Single by Killing Heidi

from the album Present
- B-side: "Buttup"; "Taxi Driver"; "Wartorn Way";
- Released: 23 September 2002
- Length: 4:31
- Label: Wah Wah; Columbia;
- Songwriter(s): Ella Hooper; Jesse Hooper;
- Producer(s): Paul Kosky

Killing Heidi singles chronology
| "Heavensent" (2001) | "Outside of Me" (2002) | "I Am" (2004) |

= Outside of Me =

2002 single by Killing Heidi

"Outside of Me" is a song by Australian band Killing Heidi. It was the second and final single released from their second album, Present (2002).

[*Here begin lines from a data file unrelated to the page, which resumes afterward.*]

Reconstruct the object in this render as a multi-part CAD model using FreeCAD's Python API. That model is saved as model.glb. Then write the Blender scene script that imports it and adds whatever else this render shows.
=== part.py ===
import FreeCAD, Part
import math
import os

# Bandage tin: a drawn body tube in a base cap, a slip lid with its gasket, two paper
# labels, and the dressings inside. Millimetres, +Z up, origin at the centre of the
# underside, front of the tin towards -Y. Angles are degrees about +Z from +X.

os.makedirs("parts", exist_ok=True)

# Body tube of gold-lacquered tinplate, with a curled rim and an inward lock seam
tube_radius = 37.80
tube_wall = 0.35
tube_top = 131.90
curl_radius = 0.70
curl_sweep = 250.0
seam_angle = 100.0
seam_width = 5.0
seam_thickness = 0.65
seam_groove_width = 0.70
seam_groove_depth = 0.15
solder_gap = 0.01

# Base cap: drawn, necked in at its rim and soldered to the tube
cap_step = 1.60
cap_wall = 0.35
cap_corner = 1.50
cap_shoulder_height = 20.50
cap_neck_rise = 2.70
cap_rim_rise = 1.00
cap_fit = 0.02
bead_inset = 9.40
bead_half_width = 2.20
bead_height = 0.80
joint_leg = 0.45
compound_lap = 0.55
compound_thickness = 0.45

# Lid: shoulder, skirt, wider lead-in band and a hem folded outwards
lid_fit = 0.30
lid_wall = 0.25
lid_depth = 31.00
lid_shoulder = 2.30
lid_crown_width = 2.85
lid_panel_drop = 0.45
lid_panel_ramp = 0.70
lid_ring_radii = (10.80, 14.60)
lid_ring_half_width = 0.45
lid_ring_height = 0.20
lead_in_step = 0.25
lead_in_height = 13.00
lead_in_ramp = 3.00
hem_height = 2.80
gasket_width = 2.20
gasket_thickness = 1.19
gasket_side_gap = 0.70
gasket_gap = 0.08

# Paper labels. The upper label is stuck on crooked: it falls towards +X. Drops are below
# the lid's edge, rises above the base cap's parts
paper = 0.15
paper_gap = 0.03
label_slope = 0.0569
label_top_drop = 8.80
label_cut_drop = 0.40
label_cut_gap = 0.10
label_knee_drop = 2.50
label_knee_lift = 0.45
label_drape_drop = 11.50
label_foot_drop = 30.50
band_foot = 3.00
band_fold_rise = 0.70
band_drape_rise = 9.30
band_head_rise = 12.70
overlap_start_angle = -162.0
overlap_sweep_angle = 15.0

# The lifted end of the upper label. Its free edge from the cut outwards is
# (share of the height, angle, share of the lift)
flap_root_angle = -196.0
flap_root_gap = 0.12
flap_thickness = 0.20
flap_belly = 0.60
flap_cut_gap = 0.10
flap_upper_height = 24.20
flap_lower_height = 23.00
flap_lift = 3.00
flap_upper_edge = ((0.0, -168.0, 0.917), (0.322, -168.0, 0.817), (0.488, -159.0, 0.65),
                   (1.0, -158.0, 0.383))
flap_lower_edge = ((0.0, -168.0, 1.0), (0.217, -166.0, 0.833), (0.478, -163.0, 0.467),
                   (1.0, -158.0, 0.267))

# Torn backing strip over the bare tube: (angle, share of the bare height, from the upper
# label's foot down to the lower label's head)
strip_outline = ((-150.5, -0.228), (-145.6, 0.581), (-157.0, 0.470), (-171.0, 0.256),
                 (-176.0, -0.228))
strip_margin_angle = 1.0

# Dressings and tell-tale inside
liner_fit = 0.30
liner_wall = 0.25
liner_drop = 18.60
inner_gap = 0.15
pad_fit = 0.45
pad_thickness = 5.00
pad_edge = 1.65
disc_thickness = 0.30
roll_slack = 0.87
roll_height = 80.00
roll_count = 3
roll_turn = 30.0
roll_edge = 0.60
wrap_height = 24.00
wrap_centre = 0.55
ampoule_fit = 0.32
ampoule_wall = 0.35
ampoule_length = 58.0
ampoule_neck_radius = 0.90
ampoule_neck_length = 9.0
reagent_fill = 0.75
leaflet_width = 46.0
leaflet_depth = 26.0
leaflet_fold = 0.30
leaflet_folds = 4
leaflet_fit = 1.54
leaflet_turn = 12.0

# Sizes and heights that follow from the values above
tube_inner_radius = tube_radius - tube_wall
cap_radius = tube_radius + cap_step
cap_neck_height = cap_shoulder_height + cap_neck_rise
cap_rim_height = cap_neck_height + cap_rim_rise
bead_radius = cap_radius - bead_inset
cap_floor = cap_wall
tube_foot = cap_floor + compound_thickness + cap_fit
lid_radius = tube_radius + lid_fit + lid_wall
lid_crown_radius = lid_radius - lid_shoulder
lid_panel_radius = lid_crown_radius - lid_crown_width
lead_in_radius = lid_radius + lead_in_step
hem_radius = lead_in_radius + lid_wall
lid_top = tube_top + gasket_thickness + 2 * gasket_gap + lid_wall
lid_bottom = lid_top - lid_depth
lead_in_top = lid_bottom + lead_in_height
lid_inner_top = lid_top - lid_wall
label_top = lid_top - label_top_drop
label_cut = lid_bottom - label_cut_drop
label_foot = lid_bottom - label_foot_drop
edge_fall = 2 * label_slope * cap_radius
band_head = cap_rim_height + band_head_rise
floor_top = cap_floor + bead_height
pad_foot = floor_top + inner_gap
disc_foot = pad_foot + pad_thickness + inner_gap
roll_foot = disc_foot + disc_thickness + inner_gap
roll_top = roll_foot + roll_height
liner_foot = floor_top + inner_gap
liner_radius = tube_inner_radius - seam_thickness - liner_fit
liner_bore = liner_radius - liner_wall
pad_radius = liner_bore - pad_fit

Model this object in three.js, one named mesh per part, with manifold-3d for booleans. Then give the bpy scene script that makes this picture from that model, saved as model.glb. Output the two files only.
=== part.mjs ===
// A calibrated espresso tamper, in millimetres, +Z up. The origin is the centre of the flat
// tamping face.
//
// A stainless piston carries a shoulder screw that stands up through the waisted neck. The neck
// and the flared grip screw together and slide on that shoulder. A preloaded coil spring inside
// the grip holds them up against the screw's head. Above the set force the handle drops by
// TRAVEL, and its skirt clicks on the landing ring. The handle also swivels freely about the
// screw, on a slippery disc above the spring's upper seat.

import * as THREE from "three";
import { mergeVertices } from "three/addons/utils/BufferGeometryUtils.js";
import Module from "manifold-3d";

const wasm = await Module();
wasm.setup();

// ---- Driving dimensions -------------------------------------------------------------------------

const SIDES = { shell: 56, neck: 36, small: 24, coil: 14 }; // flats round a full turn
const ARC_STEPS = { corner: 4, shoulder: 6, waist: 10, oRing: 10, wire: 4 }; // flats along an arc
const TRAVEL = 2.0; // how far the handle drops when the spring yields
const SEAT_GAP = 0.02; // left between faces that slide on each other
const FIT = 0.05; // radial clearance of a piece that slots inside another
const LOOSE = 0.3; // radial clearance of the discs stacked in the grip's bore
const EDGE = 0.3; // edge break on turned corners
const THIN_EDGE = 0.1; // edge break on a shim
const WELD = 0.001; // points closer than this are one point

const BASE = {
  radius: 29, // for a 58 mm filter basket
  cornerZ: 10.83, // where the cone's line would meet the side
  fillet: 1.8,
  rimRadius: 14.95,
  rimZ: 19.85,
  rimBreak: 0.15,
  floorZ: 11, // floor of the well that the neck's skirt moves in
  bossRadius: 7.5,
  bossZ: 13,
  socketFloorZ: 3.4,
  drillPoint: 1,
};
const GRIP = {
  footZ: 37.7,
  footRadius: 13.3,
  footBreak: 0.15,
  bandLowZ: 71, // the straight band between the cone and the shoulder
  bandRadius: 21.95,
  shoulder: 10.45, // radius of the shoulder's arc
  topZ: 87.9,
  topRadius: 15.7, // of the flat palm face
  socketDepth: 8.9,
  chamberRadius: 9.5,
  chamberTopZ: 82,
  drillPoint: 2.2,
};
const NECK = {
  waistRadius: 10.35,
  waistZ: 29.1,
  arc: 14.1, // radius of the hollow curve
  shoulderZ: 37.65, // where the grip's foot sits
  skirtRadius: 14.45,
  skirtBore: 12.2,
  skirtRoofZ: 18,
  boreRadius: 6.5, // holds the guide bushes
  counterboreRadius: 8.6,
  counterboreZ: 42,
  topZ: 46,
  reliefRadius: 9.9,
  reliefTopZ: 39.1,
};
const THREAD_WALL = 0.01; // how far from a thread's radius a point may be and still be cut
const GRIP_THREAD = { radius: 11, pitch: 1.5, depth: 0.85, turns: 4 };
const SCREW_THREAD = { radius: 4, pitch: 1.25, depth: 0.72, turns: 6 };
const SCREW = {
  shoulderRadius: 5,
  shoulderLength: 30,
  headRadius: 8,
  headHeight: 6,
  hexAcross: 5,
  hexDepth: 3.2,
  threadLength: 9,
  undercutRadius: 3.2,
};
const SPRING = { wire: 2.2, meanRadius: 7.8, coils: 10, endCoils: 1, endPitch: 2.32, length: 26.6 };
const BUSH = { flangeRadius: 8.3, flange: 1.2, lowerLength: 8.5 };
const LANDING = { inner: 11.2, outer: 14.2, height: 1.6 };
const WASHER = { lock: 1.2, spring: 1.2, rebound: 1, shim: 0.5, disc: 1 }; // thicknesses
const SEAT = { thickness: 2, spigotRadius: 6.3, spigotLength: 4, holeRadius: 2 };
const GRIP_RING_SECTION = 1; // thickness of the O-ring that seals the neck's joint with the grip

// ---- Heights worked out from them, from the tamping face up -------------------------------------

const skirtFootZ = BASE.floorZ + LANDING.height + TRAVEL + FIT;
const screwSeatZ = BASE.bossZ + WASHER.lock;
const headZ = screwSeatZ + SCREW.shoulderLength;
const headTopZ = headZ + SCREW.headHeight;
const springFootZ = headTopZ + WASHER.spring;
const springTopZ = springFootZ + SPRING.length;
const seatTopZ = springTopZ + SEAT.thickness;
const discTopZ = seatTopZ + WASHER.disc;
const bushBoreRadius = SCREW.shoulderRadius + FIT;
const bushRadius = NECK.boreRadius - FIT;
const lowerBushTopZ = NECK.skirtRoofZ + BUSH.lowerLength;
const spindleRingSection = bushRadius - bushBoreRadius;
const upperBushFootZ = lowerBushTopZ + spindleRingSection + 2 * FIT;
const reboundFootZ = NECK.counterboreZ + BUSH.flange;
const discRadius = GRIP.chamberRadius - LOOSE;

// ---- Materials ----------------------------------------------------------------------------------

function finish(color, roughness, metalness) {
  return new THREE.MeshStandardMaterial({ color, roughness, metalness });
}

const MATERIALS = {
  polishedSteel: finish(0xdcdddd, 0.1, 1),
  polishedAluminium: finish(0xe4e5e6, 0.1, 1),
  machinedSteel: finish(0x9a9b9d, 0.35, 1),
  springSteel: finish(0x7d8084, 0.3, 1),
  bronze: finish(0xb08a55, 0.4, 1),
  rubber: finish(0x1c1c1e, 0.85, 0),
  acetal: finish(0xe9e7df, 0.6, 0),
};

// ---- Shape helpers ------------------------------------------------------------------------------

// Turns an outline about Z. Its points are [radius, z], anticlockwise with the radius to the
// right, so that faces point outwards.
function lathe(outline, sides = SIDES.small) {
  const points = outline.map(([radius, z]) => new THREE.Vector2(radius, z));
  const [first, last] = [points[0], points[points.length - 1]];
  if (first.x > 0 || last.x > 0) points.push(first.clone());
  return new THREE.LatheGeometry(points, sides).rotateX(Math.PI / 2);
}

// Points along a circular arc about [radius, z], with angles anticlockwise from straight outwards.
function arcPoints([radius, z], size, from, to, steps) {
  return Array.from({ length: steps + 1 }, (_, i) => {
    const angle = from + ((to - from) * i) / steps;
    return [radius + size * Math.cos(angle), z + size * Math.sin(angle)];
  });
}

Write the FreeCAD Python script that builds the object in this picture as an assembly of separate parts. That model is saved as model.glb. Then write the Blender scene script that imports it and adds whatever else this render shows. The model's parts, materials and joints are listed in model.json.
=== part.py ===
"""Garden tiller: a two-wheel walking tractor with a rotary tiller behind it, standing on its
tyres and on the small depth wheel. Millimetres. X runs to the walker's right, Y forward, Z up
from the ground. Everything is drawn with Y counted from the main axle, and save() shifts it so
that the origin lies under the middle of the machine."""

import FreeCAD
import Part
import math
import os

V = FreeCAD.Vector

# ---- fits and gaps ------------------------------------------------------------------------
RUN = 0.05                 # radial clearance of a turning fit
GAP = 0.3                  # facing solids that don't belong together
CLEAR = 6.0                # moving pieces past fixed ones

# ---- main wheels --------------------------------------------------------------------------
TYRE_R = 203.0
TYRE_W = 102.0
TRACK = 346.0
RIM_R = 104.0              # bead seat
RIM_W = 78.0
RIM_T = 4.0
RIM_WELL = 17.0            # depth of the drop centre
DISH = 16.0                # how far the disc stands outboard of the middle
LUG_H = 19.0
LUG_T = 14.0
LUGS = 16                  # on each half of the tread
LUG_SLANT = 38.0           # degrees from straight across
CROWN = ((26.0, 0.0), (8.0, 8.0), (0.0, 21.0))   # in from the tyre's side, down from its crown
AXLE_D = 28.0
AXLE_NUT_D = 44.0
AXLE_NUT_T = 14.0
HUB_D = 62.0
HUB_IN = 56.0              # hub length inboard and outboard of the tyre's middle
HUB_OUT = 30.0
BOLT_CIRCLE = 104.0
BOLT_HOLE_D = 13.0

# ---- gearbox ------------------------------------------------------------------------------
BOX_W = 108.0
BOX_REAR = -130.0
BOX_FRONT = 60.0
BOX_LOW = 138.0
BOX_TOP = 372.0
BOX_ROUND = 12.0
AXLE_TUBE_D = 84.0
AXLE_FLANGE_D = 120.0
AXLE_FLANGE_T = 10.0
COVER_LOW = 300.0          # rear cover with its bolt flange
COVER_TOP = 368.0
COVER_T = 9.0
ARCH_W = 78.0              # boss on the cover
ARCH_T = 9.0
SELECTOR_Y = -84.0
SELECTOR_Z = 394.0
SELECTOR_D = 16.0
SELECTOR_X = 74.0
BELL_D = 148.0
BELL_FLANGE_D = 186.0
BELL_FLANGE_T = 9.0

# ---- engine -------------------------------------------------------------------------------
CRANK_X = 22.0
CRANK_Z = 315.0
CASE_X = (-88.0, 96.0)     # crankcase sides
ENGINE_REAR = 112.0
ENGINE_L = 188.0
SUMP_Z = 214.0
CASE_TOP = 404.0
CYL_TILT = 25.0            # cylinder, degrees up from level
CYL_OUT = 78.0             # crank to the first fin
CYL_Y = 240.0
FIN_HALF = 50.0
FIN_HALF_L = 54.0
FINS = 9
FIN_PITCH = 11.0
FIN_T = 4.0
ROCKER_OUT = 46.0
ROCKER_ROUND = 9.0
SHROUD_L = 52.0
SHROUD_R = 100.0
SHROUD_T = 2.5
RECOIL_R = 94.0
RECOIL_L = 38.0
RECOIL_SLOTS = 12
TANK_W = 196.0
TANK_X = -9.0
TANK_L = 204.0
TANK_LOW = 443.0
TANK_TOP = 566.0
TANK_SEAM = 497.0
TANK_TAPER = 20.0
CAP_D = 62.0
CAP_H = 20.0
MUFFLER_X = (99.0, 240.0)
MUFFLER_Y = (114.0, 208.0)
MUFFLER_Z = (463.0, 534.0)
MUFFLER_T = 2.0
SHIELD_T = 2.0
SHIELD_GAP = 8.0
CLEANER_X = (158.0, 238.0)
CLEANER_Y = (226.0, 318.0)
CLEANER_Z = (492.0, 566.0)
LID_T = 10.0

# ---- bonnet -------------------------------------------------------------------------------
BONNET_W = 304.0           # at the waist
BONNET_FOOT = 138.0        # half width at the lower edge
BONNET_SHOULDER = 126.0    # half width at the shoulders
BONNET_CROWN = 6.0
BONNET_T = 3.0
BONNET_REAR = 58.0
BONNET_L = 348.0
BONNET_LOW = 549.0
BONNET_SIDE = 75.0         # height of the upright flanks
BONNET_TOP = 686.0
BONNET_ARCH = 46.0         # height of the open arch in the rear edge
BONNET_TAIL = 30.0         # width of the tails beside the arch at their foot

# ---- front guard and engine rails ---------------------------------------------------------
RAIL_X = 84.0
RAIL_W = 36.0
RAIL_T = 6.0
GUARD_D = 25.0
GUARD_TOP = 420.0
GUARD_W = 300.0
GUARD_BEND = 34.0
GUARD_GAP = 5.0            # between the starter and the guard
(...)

The single is available in two parts, with the same track listing but slightly different artwork. "Outside of Me" was released on 23 September 2002 and peaked at number 12 on the Australian Singles Chart.

==Track listing==
Australian CD single
1. "Outside of Me"
2. "Buttup"
3. "Taxi Driver"
4. "Wartorn Way"
5. "Heavensent"

==Charts==
===Weekly charts===

| Chart (2002) | Peak position |
|---|---|
| Australia (ARIA) | 12 |

==Certification==

| Region | Certification | Certified units/sales |
| Australia (ARIA) | Gold | 35,000^{^} |
^{^} Shipments figures based on certification alone.